WHAT THE TASK ASKS >>
Select, from the material below, each line with "that" in it.

PROVIDED DATA >>
↓↓↓
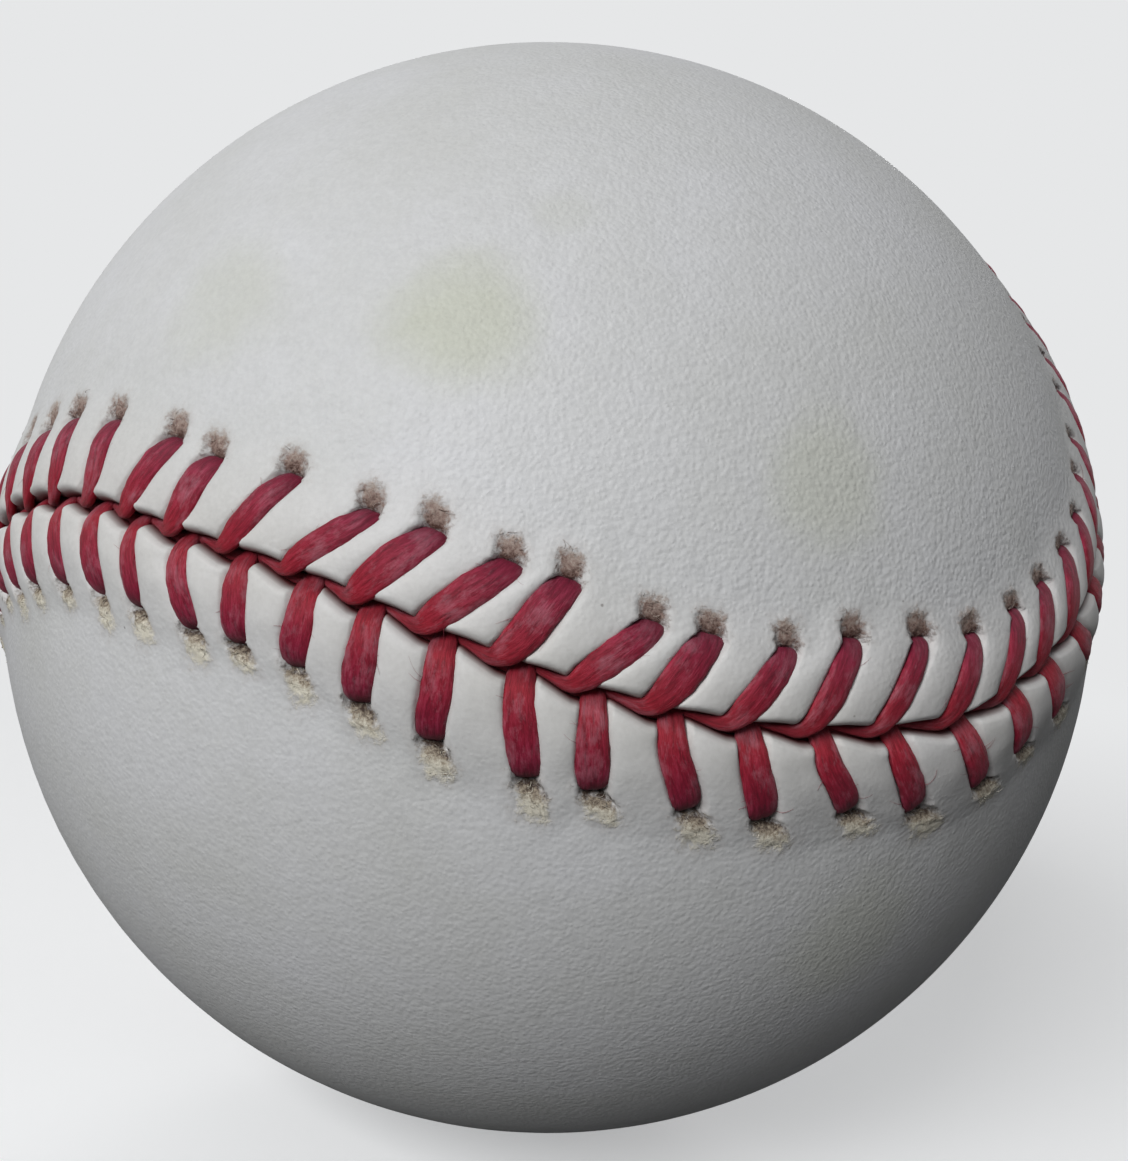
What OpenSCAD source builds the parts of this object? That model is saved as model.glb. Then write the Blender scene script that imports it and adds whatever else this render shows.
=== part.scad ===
// Baseball: two figure-eight leather panels, stitched with 108 double stitches
// of red thread over four windings of yarn and a cork and rubber centre.
// The ball's centre is the origin. The seam crosses +Z, -Z, +Y and -Y, and the
// necks of the two panels face +X and -X.

/* [Ball] */
// Diameter over the leather, away from the seam
ball_d = 74; // [70:0.5:90]
// Thickness of the leather
leather_t = 1.15; // [1:0.05:1.4]

/* [Centre] */
// Diameter of the cork core
cork_d = 20.6; // [16:0.2:24]
// Thickness of the two black rubber half shells
black_rubber_t = 4; // [3:0.25:5]
// Thickness of the washer between the half shells
washer_t = 1.6; // [1:0.1:2.5]
// Thickness of the red rubber shell
red_rubber_t = 2.3; // [1.5:0.1:3]

/* [Windings] */
// Thickness of the white wool winding
white_wool_t = 1.8; // [1:0.1:2.5]
// Thickness of the outer grey wool winding
outer_grey_wool_t = 2.2; // [1:0.1:3]
// Thickness of the cotton finish winding
cotton_t = 0.5; // [0.3:0.1:1]

/* [Seam] */
// Distance from one stitch to the next
stitch_spacing = 3.84; // [3.5:0.02:4.4]
// Gap between the panels, midway between two stitches
seam_gap = 0.9; // [0.6:0.05:1.2]
// Height of the leather's puffs between the stitches
welt_rise = 0.8; // [0.4:0.05:0.9]
// Distance from the middle of the seam to a row of holes
hole_row = 4.35; // [4:0.05:4.8]
// How far along the seam a stitch over panel A runs on its way to its hole
stitch_lean_a = 1.6; // [0:0.1:2]
// How far along the seam a stitch over panel B starts ahead of one over panel A
stitch_lead_b = 1.1; // [0:0.1:1.2]

/* [Thread] */
// Width of the waxed thread, pressed flat on the leather
thread_w = 1.5; // [1.1:0.05:1.6]
// Thickness of the thread there
thread_t = 0.9; // [0.7:0.05:1]
// Height of the top of a stitch above the leather
thread_rise = 1; // [0.8:0.05:1.2]
// Depth of the ends of a stitch below the leather's surface
stitch_sink = 0.75; // [0.6:0.05:0.85]

/* [Hidden] */

// Running clearance between one layer and the next
layer_gap = 0.05;
// Space for the cement under the leather
cement_t = 0.3;
// Clearance of the thread in its channel and its hole
thread_gap = 0.12;
// Length by which the thread's pull has drawn out each hole, away from the seam
hole_slack = 0.6;
// Width over which the welt fades into the round of the ball
welt_fade = 2.5;
// Width of the rounding on the edge of a panel
lip_w = 0.6;
// Shape of the seam: how wide the lobes spread, and how square their ends are
lobe_share = 0.3255;
flare_share = 0.0225;
// Place of the first stitch, as a share of the way to the next
first_stitch_share = 0.948;
// Height of a puff, as shares of the rise, from the edge of the panel to past the holes
puff_shares = [-0.2, 0.7, 1, 0.7, 0.25];
// Places along a channel, as shares of half the bend of a stitch
channel_shares = [-0.8, -0.45, 0, 0.8];
// Angle from the tip of a lobe to its middle
lobe_reach = 47.5;
// Places of the rings between the rim and the spine
ray_shares = [0, 0.22, 0.46, 0.72];
// Steps that measure a quarter of the seam
quarter_steps = 90;
round_fn = 96;
thread_fn = 32;

ball_r = ball_d / 2;
cork_r = cork_d / 2;
black_rubber_r = cork_r + layer_gap + black_rubber_t;
red_rubber_r = black_rubber_r + layer_gap + red_rubber_t;
cotton_r = ball_r - leather_t - cement_t;
outer_grey_wool_r = cotton_r - cotton_t - layer_gap;
white_wool_r = outer_grey_wool_r - outer_grey_wool_t - layer_gap;
grey_wool_r = white_wool_r - white_wool_t - layer_gap;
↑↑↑
PROBLEM SOLUTION >>
What OpenSCAD source builds the parts of this object? That model is saved as model.glb. Then write the Blender scene script that imports it and adds whatever else this render shows.
// Steps that measure a quarter of the seam